Set exercise.
Return the full listing exactly as it is written.

--- BEGIN ---

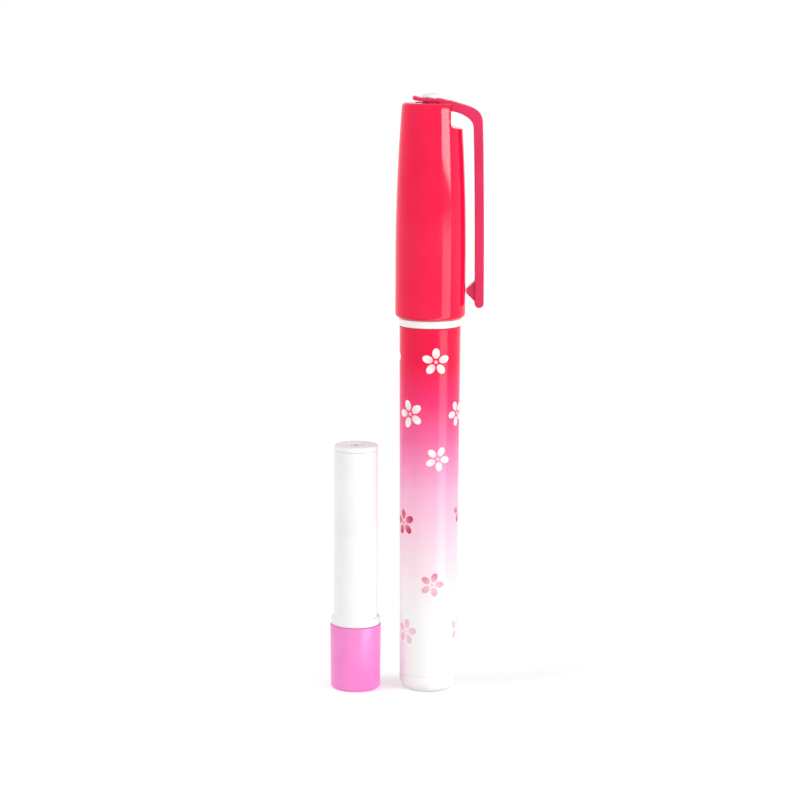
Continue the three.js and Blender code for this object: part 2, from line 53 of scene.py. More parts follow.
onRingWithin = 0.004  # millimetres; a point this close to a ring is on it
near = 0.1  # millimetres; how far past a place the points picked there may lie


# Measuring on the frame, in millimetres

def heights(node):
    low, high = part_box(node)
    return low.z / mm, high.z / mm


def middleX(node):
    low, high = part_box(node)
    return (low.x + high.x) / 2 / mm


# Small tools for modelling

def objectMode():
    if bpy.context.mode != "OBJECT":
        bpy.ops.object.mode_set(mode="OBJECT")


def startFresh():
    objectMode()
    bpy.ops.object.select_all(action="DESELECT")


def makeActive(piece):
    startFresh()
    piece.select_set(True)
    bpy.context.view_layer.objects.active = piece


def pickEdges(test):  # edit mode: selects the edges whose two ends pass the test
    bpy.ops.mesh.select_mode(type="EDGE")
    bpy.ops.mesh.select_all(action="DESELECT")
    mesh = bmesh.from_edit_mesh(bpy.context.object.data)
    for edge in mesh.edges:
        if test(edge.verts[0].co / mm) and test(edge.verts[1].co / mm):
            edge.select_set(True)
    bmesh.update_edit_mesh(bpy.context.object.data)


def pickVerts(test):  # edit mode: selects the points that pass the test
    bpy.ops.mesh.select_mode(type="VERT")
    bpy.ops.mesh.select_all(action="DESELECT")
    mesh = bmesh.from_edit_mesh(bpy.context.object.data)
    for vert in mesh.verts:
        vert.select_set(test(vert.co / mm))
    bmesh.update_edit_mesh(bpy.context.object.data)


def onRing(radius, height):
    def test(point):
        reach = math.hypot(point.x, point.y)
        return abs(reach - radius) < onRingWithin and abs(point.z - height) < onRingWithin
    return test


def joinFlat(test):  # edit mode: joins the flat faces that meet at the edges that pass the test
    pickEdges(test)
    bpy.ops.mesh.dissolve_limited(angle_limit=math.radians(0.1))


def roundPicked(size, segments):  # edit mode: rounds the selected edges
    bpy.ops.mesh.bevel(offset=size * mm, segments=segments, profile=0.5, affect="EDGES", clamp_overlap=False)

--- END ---

Solution to this exercise.
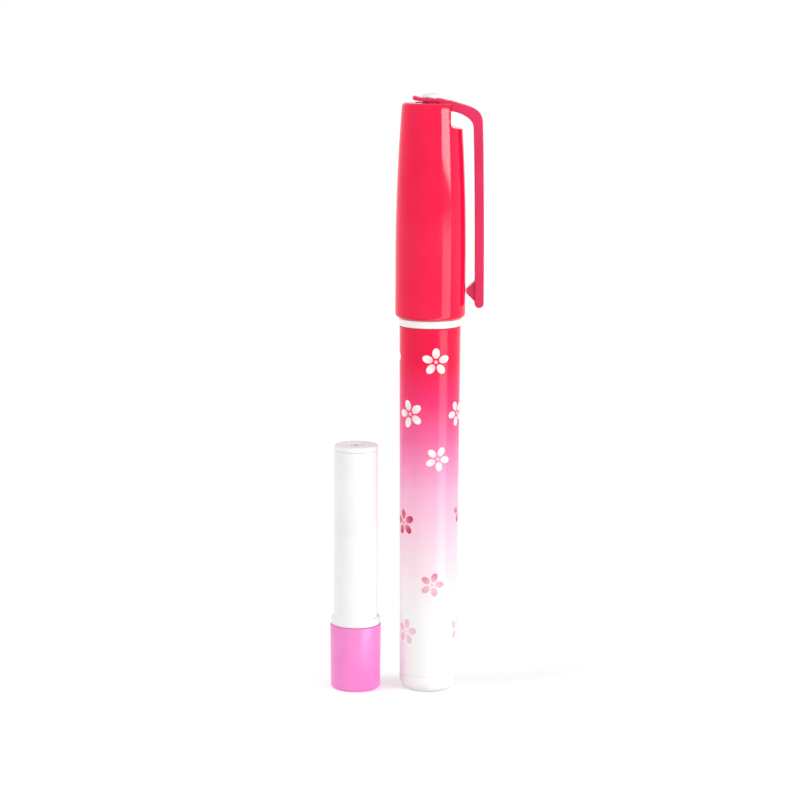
Continue the three.js and Blender code for this object: part 2, from line 53 of scene.py. More parts follow.
onRingWithin = 0.004  # millimetres; a point this close to a ring is on it
near = 0.1  # millimetres; how far past a place the points picked there may lie


# Measuring on the frame, in millimetres

def heights(node):
    low, high = part_box(node)
    return low.z / mm, high.z / mm


def middleX(node):
    low, high = part_box(node)
    return (low.x + high.x) / 2 / mm


# Small tools for modelling

def objectMode():
    if bpy.context.mode != "OBJECT":
        bpy.ops.object.mode_set(mode="OBJECT")


def startFresh():
    objectMode()
    bpy.ops.object.select_all(action="DESELECT")


def makeActive(piece):
    startFresh()
    piece.select_set(True)
    bpy.context.view_layer.objects.active = piece


def pickEdges(test):  # edit mode: selects the edges whose two ends pass the test
    bpy.ops.mesh.select_mode(type="EDGE")
    bpy.ops.mesh.select_all(action="DESELECT")
    mesh = bmesh.from_edit_mesh(bpy.context.object.data)
    for edge in mesh.edges:
        if test(edge.verts[0].co / mm) and test(edge.verts[1].co / mm):
            edge.select_set(True)
    bmesh.update_edit_mesh(bpy.context.object.data)


def pickVerts(test):  # edit mode: selects the points that pass the test
    bpy.ops.mesh.select_mode(type="VERT")
    bpy.ops.mesh.select_all(action="DESELECT")
    mesh = bmesh.from_edit_mesh(bpy.context.object.data)
    for vert in mesh.verts:
        vert.select_set(test(vert.co / mm))
    bmesh.update_edit_mesh(bpy.context.object.data)


def onRing(radius, height):
    def test(point):
        reach = math.hypot(point.x, point.y)
        return abs(reach - radius) < onRingWithin and abs(point.z - height) < onRingWithin
    return test


def joinFlat(test):  # edit mode: joins the flat faces that meet at the edges that pass the test
    pickEdges(test)
    bpy.ops.mesh.dissolve_limited(angle_limit=math.radians(0.1))


def roundPicked(size, segments):  # edit mode: rounds the selected edges
    bpy.ops.mesh.bevel(offset=size * mm, segments=segments, profile=0.5, affect="EDGES", clamp_overlap=False)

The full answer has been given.